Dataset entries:
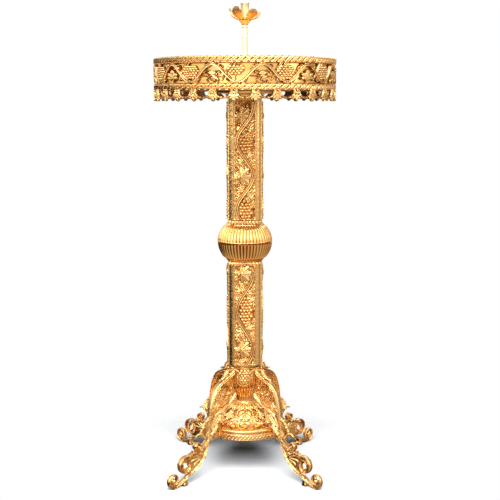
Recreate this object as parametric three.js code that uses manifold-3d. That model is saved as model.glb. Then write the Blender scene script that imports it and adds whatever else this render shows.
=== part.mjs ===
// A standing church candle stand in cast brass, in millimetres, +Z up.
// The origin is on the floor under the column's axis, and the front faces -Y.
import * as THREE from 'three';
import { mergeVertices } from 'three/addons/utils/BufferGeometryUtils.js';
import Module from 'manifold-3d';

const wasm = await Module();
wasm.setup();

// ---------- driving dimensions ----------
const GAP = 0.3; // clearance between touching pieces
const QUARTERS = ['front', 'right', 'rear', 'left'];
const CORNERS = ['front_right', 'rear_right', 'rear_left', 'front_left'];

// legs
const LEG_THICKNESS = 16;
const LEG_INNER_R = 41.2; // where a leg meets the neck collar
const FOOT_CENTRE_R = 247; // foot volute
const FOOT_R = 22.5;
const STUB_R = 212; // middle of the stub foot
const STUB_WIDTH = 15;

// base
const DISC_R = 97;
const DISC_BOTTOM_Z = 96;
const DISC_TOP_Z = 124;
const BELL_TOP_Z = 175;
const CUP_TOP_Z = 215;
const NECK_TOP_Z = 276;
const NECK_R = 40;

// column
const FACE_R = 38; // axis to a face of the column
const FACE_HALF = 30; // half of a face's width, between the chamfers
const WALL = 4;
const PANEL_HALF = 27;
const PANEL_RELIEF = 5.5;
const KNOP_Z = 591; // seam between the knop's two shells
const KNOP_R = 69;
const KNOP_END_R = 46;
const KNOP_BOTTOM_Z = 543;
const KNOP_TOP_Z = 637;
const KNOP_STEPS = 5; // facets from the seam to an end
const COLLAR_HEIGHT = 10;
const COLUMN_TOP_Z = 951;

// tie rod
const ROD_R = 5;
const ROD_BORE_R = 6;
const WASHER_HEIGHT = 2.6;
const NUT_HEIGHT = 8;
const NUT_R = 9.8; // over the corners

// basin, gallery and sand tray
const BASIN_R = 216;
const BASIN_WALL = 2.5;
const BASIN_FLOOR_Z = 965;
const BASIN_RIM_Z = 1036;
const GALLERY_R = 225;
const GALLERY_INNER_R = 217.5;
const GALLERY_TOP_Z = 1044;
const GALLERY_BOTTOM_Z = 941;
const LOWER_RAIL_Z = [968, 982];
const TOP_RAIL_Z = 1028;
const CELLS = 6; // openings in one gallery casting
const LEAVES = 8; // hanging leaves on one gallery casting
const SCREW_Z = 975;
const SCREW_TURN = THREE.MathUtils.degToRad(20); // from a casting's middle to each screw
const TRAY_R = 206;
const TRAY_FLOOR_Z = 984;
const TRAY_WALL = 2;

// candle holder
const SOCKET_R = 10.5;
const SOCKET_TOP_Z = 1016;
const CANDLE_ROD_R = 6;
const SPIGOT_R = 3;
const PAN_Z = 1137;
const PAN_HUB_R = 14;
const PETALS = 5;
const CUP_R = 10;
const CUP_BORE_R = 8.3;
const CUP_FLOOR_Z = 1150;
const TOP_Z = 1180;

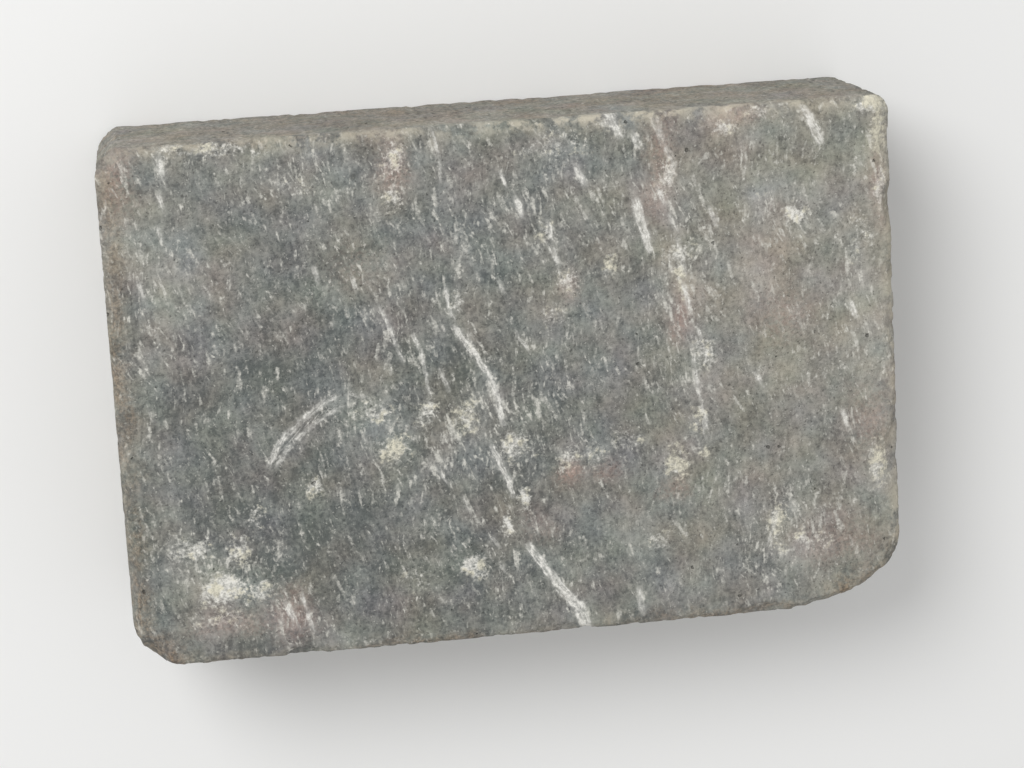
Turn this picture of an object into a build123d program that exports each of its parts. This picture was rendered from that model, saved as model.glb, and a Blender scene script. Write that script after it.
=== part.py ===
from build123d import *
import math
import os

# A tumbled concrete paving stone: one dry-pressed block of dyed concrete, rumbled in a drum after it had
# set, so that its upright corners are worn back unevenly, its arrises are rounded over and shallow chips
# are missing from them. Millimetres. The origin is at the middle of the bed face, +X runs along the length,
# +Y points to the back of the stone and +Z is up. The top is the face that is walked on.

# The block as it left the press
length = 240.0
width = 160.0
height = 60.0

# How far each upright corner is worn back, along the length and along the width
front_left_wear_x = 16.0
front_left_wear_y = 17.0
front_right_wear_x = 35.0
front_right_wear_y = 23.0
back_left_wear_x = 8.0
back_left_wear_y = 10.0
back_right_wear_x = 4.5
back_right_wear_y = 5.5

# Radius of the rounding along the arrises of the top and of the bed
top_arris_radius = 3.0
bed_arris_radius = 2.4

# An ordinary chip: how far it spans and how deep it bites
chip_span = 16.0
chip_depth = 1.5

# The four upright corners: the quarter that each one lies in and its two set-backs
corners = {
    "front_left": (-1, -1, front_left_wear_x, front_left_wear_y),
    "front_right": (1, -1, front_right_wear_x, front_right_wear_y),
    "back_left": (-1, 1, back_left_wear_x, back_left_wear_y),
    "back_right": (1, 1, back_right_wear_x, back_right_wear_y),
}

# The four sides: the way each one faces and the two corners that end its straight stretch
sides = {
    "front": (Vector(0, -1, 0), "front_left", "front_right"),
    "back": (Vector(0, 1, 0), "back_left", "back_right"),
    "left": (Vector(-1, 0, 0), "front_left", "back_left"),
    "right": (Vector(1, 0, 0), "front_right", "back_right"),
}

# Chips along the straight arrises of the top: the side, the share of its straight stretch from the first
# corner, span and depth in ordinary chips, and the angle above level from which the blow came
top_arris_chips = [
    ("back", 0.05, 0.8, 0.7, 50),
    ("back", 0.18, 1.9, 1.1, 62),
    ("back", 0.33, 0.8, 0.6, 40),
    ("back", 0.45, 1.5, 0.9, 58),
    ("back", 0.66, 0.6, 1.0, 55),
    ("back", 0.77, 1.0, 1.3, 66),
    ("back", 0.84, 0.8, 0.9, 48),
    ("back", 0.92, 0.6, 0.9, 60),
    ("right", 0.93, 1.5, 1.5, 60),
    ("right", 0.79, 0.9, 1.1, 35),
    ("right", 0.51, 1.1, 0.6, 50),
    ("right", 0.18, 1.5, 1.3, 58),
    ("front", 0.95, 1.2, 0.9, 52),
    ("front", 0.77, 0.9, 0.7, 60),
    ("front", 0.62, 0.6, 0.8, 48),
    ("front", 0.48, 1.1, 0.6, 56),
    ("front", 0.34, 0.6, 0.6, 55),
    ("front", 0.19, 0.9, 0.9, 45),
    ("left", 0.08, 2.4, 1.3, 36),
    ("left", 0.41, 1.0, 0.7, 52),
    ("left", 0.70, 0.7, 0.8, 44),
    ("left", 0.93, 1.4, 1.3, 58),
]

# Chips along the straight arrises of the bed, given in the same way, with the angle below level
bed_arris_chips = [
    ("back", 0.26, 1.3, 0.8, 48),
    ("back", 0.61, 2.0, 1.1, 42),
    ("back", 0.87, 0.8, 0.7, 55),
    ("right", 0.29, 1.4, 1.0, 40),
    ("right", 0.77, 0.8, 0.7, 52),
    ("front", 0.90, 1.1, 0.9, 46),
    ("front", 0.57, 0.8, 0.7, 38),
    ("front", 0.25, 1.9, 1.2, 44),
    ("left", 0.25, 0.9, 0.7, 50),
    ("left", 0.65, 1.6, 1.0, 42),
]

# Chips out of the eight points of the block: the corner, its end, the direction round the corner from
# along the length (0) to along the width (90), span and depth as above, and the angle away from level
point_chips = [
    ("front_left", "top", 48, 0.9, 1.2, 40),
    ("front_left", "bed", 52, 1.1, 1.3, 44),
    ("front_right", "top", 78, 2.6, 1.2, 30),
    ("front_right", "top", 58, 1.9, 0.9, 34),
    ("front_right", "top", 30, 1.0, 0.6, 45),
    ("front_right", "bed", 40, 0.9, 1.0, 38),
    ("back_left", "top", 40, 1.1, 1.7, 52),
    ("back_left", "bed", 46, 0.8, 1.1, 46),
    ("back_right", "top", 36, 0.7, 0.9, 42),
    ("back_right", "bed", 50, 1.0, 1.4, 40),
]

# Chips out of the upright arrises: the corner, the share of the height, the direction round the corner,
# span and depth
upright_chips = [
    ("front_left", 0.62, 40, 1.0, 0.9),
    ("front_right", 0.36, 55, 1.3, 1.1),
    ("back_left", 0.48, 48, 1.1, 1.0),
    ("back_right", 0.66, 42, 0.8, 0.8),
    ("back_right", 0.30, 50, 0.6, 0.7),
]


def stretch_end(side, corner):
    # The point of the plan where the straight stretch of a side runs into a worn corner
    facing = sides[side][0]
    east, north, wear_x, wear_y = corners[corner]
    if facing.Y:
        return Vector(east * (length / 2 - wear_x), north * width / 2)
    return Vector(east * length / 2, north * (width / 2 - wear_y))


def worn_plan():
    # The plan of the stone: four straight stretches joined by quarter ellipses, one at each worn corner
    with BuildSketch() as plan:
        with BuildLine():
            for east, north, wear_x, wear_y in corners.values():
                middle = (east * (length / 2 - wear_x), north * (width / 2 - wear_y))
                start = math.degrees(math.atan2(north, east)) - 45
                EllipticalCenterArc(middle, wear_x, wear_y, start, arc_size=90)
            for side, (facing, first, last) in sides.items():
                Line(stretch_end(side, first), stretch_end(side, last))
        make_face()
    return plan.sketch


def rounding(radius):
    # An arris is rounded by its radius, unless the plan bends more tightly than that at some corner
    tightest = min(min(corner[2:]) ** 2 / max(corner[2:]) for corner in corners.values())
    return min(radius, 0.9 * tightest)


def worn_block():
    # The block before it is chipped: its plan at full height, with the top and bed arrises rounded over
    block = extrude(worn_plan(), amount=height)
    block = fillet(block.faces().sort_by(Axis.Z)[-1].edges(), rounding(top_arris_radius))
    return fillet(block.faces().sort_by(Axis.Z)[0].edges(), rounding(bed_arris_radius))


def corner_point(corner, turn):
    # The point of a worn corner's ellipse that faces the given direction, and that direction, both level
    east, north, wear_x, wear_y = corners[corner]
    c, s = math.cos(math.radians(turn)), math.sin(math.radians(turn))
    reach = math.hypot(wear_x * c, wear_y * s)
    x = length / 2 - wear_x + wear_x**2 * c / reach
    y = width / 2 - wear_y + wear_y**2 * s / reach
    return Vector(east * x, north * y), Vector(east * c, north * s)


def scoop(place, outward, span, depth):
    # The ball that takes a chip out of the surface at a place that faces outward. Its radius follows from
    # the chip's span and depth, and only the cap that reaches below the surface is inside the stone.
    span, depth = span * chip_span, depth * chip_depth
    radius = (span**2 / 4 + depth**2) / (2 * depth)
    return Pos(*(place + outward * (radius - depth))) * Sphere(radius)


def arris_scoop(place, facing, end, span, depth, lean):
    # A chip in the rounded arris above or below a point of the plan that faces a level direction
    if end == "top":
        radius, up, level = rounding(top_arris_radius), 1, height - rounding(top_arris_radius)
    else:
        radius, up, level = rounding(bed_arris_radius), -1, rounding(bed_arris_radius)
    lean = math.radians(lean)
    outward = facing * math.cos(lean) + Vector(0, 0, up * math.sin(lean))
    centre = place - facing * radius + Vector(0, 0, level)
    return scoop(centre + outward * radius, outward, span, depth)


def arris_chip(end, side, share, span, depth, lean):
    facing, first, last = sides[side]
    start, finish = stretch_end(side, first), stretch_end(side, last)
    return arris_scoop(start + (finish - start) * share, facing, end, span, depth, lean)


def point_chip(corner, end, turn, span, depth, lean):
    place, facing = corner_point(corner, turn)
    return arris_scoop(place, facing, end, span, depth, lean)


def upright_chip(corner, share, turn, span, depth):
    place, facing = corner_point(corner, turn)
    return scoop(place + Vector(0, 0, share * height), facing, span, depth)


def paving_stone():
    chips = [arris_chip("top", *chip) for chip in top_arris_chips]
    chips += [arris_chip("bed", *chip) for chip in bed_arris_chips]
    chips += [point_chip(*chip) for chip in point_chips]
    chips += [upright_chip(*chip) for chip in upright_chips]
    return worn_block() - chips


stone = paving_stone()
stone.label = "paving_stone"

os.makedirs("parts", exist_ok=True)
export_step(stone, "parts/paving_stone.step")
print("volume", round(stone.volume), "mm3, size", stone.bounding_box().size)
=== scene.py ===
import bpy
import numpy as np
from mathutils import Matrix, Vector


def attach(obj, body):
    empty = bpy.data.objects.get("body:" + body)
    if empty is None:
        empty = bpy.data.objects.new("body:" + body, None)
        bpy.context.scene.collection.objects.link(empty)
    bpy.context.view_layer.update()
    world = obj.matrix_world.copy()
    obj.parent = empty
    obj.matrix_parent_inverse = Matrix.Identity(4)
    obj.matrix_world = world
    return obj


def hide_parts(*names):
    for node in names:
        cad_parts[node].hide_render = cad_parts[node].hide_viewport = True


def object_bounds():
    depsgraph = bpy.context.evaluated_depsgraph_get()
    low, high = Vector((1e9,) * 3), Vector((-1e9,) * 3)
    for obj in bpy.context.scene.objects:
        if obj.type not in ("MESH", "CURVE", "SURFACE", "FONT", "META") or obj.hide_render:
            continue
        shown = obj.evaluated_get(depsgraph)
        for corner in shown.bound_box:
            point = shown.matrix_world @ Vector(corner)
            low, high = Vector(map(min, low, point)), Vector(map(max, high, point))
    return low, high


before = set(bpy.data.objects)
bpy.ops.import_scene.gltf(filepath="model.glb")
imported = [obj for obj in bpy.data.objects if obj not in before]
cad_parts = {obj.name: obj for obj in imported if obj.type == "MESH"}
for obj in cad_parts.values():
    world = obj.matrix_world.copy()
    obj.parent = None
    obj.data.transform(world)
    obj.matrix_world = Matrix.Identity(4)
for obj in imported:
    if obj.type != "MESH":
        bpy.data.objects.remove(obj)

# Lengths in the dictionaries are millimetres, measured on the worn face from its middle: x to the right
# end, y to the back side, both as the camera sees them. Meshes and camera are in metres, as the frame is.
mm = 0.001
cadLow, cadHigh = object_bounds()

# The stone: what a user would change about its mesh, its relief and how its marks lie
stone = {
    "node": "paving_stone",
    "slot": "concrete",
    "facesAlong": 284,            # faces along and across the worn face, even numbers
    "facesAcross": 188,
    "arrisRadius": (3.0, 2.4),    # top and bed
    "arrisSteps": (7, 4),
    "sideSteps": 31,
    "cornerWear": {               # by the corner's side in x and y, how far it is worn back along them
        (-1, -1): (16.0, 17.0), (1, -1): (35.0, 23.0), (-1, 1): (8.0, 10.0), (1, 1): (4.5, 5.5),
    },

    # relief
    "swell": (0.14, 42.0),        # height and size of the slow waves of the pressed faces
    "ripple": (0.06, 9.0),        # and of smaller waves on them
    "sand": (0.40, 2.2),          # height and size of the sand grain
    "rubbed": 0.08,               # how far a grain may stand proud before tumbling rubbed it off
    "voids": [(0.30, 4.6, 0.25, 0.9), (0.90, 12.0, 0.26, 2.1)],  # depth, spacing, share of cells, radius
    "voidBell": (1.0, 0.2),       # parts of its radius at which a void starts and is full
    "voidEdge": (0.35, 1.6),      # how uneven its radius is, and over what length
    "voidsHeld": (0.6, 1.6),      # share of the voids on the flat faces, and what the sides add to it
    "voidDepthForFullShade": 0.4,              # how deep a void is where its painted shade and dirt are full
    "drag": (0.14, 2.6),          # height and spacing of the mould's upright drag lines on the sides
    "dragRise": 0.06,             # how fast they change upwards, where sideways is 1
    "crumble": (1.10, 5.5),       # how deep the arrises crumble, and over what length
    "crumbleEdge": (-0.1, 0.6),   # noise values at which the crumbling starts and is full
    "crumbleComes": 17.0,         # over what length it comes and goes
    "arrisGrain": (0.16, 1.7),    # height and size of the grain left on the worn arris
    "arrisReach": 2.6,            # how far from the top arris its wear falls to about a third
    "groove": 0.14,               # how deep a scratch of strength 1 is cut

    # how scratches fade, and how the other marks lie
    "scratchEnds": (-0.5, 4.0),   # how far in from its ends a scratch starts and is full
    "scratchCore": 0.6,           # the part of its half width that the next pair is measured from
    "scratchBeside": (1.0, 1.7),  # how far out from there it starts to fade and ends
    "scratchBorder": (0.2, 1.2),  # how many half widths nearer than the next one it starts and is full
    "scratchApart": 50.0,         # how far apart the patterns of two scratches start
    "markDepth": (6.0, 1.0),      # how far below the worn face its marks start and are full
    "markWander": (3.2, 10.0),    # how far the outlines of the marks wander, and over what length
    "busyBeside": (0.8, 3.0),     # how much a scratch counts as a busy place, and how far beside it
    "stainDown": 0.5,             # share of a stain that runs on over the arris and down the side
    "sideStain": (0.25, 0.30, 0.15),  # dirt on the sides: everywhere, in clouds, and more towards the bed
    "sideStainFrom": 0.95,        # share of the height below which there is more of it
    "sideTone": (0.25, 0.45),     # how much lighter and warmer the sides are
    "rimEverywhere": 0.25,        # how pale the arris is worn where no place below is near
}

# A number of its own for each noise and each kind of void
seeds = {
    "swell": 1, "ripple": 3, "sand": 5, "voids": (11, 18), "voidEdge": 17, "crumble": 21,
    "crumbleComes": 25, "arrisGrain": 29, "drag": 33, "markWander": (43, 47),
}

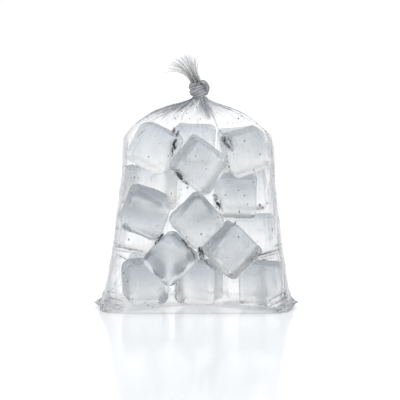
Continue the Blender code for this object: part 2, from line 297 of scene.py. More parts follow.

*Task statement*. Quote the listing above from its first line to the line with "const NECK_R = 40;", inclusive, and add nothing.

*Answer to this problem*.
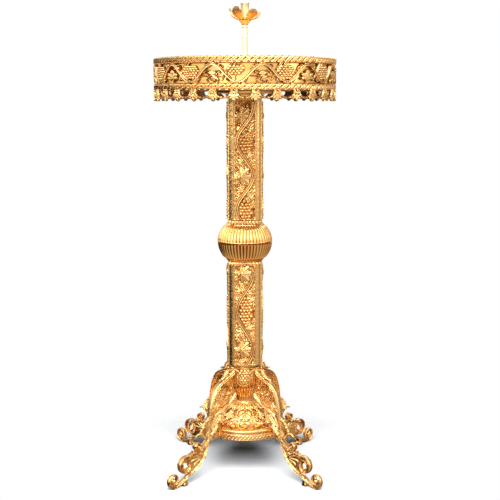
Recreate this object as parametric three.js code that uses manifold-3d. That model is saved as model.glb. Then write the Blender scene script that imports it and adds whatever else this render shows.
=== part.mjs ===
// A standing church candle stand in cast brass, in millimetres, +Z up.
// The origin is on the floor under the column's axis, and the front faces -Y.
import * as THREE from 'three';
import { mergeVertices } from 'three/addons/utils/BufferGeometryUtils.js';
import Module from 'manifold-3d';

const wasm = await Module();
wasm.setup();

// ---------- driving dimensions ----------
const GAP = 0.3; // clearance between touching pieces
const QUARTERS = ['front', 'right', 'rear', 'left'];
const CORNERS = ['front_right', 'rear_right', 'rear_left', 'front_left'];

// legs
const LEG_THICKNESS = 16;
const LEG_INNER_R = 41.2; // where a leg meets the neck collar
const FOOT_CENTRE_R = 247; // foot volute
const FOOT_R = 22.5;
const STUB_R = 212; // middle of the stub foot
const STUB_WIDTH = 15;

// base
const DISC_R = 97;
const DISC_BOTTOM_Z = 96;
const DISC_TOP_Z = 124;
const BELL_TOP_Z = 175;
const CUP_TOP_Z = 215;
const NECK_TOP_Z = 276;
const NECK_R = 40;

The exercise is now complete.